ResultStage（Shuffle Read -> Job结束）的Task数为1，因为coalesce
操作将分区数变为了1。

Job2（partition：5->10，shuffle=false）

Job2有一个Stage（ResultStage），没有shuffle过程，虽然coalesce操作中设置numPartitions=10，但是并不能生效，所以Task数为5。
注意：当shuffle=false时，设置numPartitions大于原始RDD分区数，无法生效。

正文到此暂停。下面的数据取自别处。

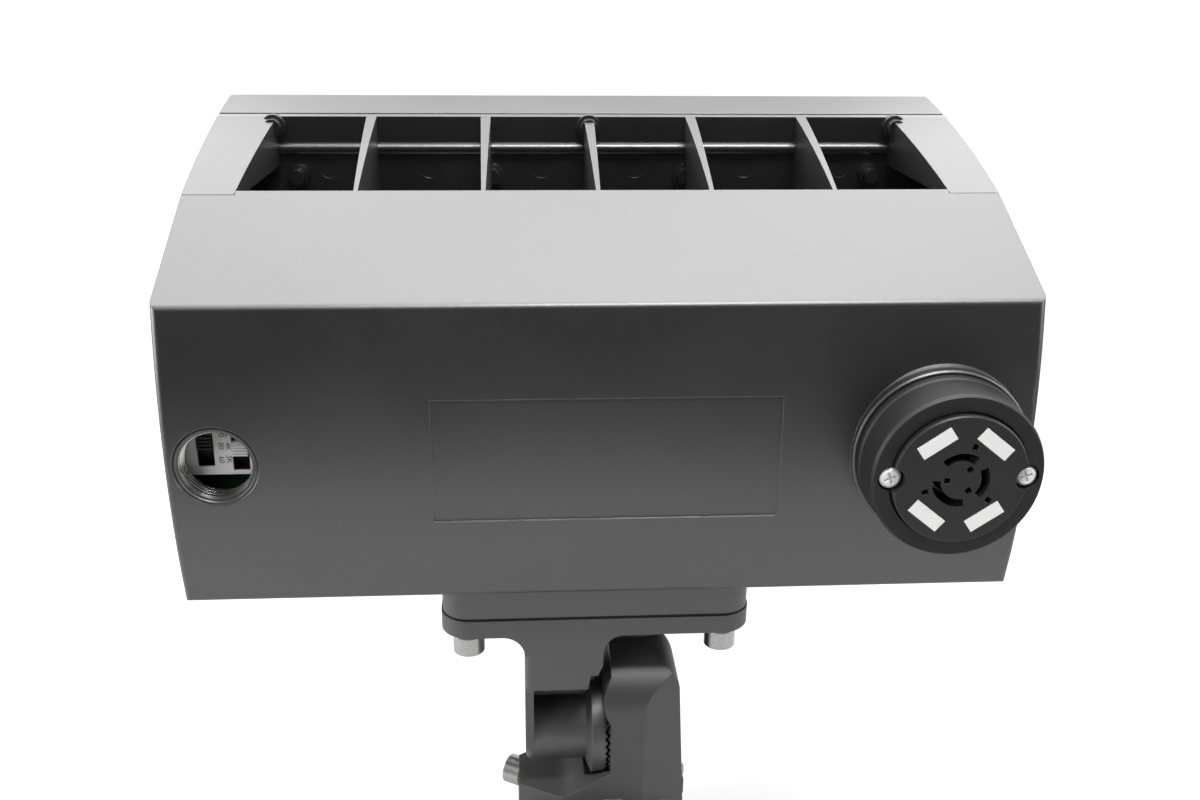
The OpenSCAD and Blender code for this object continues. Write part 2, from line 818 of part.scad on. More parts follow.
module fin(x) {
    intersection() {
        linear_extrude(height = big, center = true) translate([x, 0]) polygon([
            [-fin_root / 2, plate_y], [-fin_tip / 2, seam_y + lip + seam_gap],
            [fin_tip / 2, seam_y + lip + seam_gap], [fin_root / 2, plate_y]]);
        crown_slice(0, seam_y, gap_y);
    }
}

module fin_row() {
    for (x = [-fin_outer_x, -fin_inner_x, 0, fin_inner_x, fin_outer_x]) fin(x);
}

// The outline of one cheek in plan, from its outer face to its inner face
module cheek_plan(inset_out, inset_in) {
    polygon([[half_w - inset_out, seam_y + seam_gap], [half_w - inset_out, plate_y],
        [half_w - cheek_root_w + inset_in, plate_y],
        [half_w - cheek_tip_w + inset_in, seam_y + seam_gap]]);
}

// One hollow cheek: a side wall, with a cap at the top and at the bottom
module cheek() {
    skirt_z = half_seam - 2.5;
    side = wall + 0.5;
    difference() {
        intersection() {
            linear_extrude(height = big, center = true) cheek_plan(0, 0);
            crown_slice(0, seam_y, gap_y);
        }
        difference() {
            linear_extrude(height = big, center = true) cheek_plan(side, wall - 0.5);
            for (s = [-1, 1]) scale([1, 1, s]) difference() {
                block([0, 0, skirt_z - 20], [half_w, gap_y, big]);
                crown_slice(side, 0, gap_y + 1);
            }
        }
        block([0, seam_y - 1, -skirt_z], [half_w - side, plate_y + 1, skirt_z]);
    }
}

// A blind boss on the base plate's back: a low collar and a narrower tip
module blind_boss(p, hole_r) {
    rod_y(p[0], p[1], plate_y - boss_h, plate_y + 1, hole_r + boss_wall);
    rod_y(p[0], p[1], plate_y - boss_h * 0.4, plate_y + 1, hole_r + 2.2 * boss_wall);
}

module sink_holes() {
    for (p = frame_screw_spots) rod_y(p[0], p[1], plate_y - boss_h + boss_bore, board_y + 1, m5[0]);
    for (p = board_screw_spots) rod_y(p[0], p[1], plate_y - boss_h + boss_bore, board_y + 1, m4[0]);
}

module heat_sink() {
    color([0.45, 0.45, 0.46]) head_space() difference() {
        union() {
            crown_slice(0, plate_y, gap_y);
            crown_slice(flange_w, gap_y - 0.5, board_y);
            for (p = frame_screw_spots) blind_boss(p, m5[0]);
            for (p = board_screw_spots) blind_boss(p, m4[0]);
            for (s = [-1, 1]) rotate([0, 90, 0]) translate([-s * rib_z, plate_y, 0])
                cylinder(h = body_w - 2 * cheek_root_w + 2, r = rib_r, center = true);
        }
        fin_row();
        for (s = [-1, 1]) scale([s, 1, 1]) cheek();
        sink_holes();
        for (s = [-1, 1], t = [-1, 1], x = eject_x)
            rod_y(s * x, t * eject_z, plate_y - 1, plate_y + eject_t, eject_r);
        for (x = [-1, 1], z = [-1, 1])
            rod_y(x * corner_x, z * corner_z, plate_y - 1, board_y + 1, m5[0] + seat);
    }
}

module fins() {
    color([0.5, 0.5, 0.51]) head_space() difference() {
        fin_row();
        sink_holes();
    }
}

module left_cheek() {
    color([0.48, 0.48, 0.49]) head_space() difference() {
        scale([-1, 1, 1]) cheek();
        sink_holes();
    }
}

module right_cheek() {
    color([0.48, 0.48, 0.49]) head_space() difference() {
        cheek();
        sink_holes();
    }
}

module sink_pillars() {
    color([0.43, 0.43, 0.44]) head_space() for (x = [-1, 1], z = [-1, 1]) difference() {
        rod_y(x * corner_x, z * corner_z, seam_y, plate_y, pillar_r);
        rod_y(x * corner_x, z * corner_z, seam_y - 1, plate_y + 1, m5[0] + seat);
    }
}

module housing_bolts() {
    color([0.75, 0.75, 0.74]) head_space() for (x = [-1, 1], z = [-1, 1])
        front_screw(x * corner_x, z * corner_z, board_y, m5, board_y - seam_y + 13);
}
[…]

Job3（partition：5->10，shuffle=true）

Job3有两个Stage（ResultStage和ShuffleMapStage），有shuffle过程，在shuffle处切分Stage。
ShuffleMapStage（原始RDD -> Shuffle Write）的Task数为5，因为原始RDD分区数为5，且Stage过程中未修改分区数。
ResultStage（Shuffle Read -> Job结束）的Task数为10，因为coalesce操作将分区数变为了10。

2. repartition

  /**
   * Return a new RDD that has exactly numPartitions partitions.
   *
   * Can increase or decrease the level of parallelism in this RDD. Internally, this uses
   * a shuffle to redistribute data.
   *
   * If you are decreasing the number of partitions in this RDD, consider using `coalesce`,
   * which can avoid performing a shuffle.
   */
  def repartition(numPartitions: Int)(implicit ord: Ordering[T] = null): RDD[T] = withScope {
    coalesce(numPartitions, shuffle = true)
  }

可见：repartition内部调用coalesce方法实现，且shuffle=true。

3. 关于stage的task数的测试

public class WordCount1 implements ISparkJob {

    @Override
    public void run(JavaSparkContext sparkContext) {
        JavaRDD<String> javaRDD = sparkContext.parallelize(
                Arrays.asList("aaa bbb", "bbb ccc", "aaa", "bbb", "ccc", "aaa bbb", "aaa", "bbb", "ccc", "ddd"),
                10);

        // shuffle=false
        javaRDD.coalesce(8, false)
                .coalesce(4, false)
                .coalesce(2, false)
                .coalesce(1, false)
                .collect();

        try {
            TimeUnit.MINUTES.sleep(1);
        } catch (InterruptedException e) {
            e.printStackTrace();
        }

        // shuffle=true
        javaRDD.coalesce(8, true)
                .coalesce(4, true)
                .coalesce(2, true)
                .coalesce(1, true)
                .collect();

        try {
            TimeUnit.MINUTES.sleep(30);
        } catch (InterruptedException e) {
            e.printStackTrace();
        }
    }
}

共有两个Job

Job0（Shuffle=false）

Job0没有Shuffle，只有一个Stage，虽然Stage过程中多次重分区，但是Stage末尾将分区数设为了1，所以整个Stage的Task数就是1。

Job1（Shuffle=true）

Job1有Shuffle，根据Shuffle划分为5个Stage：
Stage1（原始RDD -> Shuffle Write）有10个task，因为原始RDD分区数为10，且Stage1中未修改分区数；
Stage2（Shuffle Read -> Shuffle Write）有8个task，因为Stage1将分区数设为8，且Stage2中未修改分区数；
Stage3（Shuffle Read -> Shuffle Write）有4个task，因为Stage2将分区数设为4，且Stage3中未修改分区数；
Stage4（Shuffle Read -> Shuffle Write）有2个task，因为Stage3将分区数设为2，且Stage4中未修改分区数；
Stage5（Shuffle Read -> Job结束）有1个task，因为Stage4将分区数设为1，且Stage5中未修改分区数；

因此，Stage的Task数可以通过整个Stage末尾RDD的分区数来判定。